If your spouse’s name is not on the deed, that does not automatically mean you can do what you like with the house. If you bought it before your marriage and it’s in your name alone, then you’re probably in the clear. However, in a community property state (like California) – and even some states without community property laws – a home purchased during the marriage is considered marital property, regardless of whose name appears on the deed. 

Relocate Your Ex – If your ex is living in the house, they have certain rights, even if they don’t have an ownership stake. You need to put aside personal feelings and treat them as you would any other tenant occupying your property. If they do not want to move, you may need to go through a formal eviction process. The laws on tenant-occupancy vary a great deal from state to state, so check with a real estate attorney if you are uncertain how you need to handle an ex who refuses to leave.

Make Sure You and Your Ex Agree – You are your ex are never going to agree on everything – if you did you probably would never have broken up in the first place! But you do need to ultimately agree on who gets what once your home is sold – and this isn’t always obvious or straight-forward. Did you bring the money for the down payment, but your ex handled the monthly mortgage? Or maybe you split everything equally until the home needed a new roof and YOU had to pay the entire $15,000 cost yourself? Any special arrangements like this should be documented in writing – particularly if you want to claim anything other than a 50/50 split on the proceeds of the sale.

If these arrangements weren’t made in writing (they often aren’t when couples are happy), then you and your ex need to have a discussion. If they made contributions you did not, be prepared to give them more money from the sale to compensate (and they should be prepared if the reverse is the case). It may not be easy to reach an agreement, but if everyone remains rational and objective about what has been spent, you should be able to come up with a fair split. If you can’t do it yourselves, you can always take it to court. In pretty much every state, two names on the deed create the legal presumption that you are 50/50 co-owners. Anyone claiming a different percentage has to prove it (which may be difficult, if nothing was in writing). In any case, do all this before you put the home on the market. A battle over these issues when you’re in escrow is sure to delay closing and may jeopardize the sale.

If your ex is fine with selling your jointly-owned home, get that in writing as well  and get it notarized.

If your ex won’t consider a sale, first try some sort of mediation or arbitration. If that doesn’t work, you can petition the court to amend the divorce decree ordering the sale of the property. Or if you were not married, you can file a partition lawsuit. Any owner of real property can file such a lawsuit, compelling the sale of the jointly-owned property. Keep in mind, this can get expensive (legal fees and court costs), so always try mediation first.

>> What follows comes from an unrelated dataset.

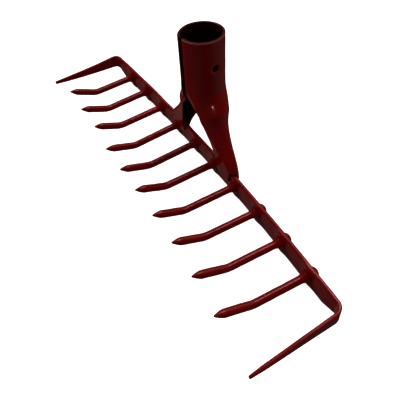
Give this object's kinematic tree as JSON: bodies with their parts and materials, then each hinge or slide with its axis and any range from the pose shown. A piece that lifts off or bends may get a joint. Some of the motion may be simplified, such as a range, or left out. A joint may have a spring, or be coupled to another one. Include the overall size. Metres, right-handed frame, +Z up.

Choose a Realtor Who’s Done This Before – While there are literally millions of experienced realtors across the U.S., you want to find one that has worked with divorcing (or separating) couples before, and is sensitive to the issues and feelings that can arise during the whole sales process (you might want to read our article How to Find the Best Seller’s Agent). You and your ex should both interview prospective candidates (whether together or individually). Come up with a ranking system of several key traits (overall knowledge, demeanor, willingness to work with your particular needs), and then each of you should rank your choices before discussing it.  Let the numbers make the decision – the realtor with the highest overall score gets the job. Discuss pros and cons only if the rankings are tied or very close. If you agree to this system (or any system) ahead of time, you can avoid arguments down the road.

Can I Sell My House Before the Divorce?

Finalizing a divorce can take time –and you may need to get out from under your house payment NOW. Or maybe you need to relocate immediately for a new job or just to get started on your new life. So, should you sell the house before or after the divorce or break-up?

If you and your ex are on good terms and agree that the house must be sold, there’s no reason to wait for the divorce to go through. As long as you both sign off on the sale, it makes no difference whether it happens before or after the divorce. Just be sure (as discussed above) that you’re clear (in writing, if it’s other than a 50/50 split) on how the proceeds are going to be shared. You should also discuss who will be in charge of the sale, or how the seller’s responsibilities are going to be divvied up. Will, you or your ex be the one picking a realtor, fixing up the property, staging it – showing it or arranging for it to be shown?  As long as you are in agreement on these issues, then they really aren’t issues.  But all these details should be discussed and agreed-upon before you list the house for sale.

Selling your house when separated can be a difficult project because divorces and breakups often are difficult.  What you don’t want to do is bring that drama into the sale of your home. Buyers want not just a clean environment – they want a clean sale. That means no delays while you and your ex fight over who should pay for repairs that came up during the inspection, or how proceeds from the sale should be split. Resolve these issues before placing your home on the market, and you can have a relatively low-stress experience selling your home.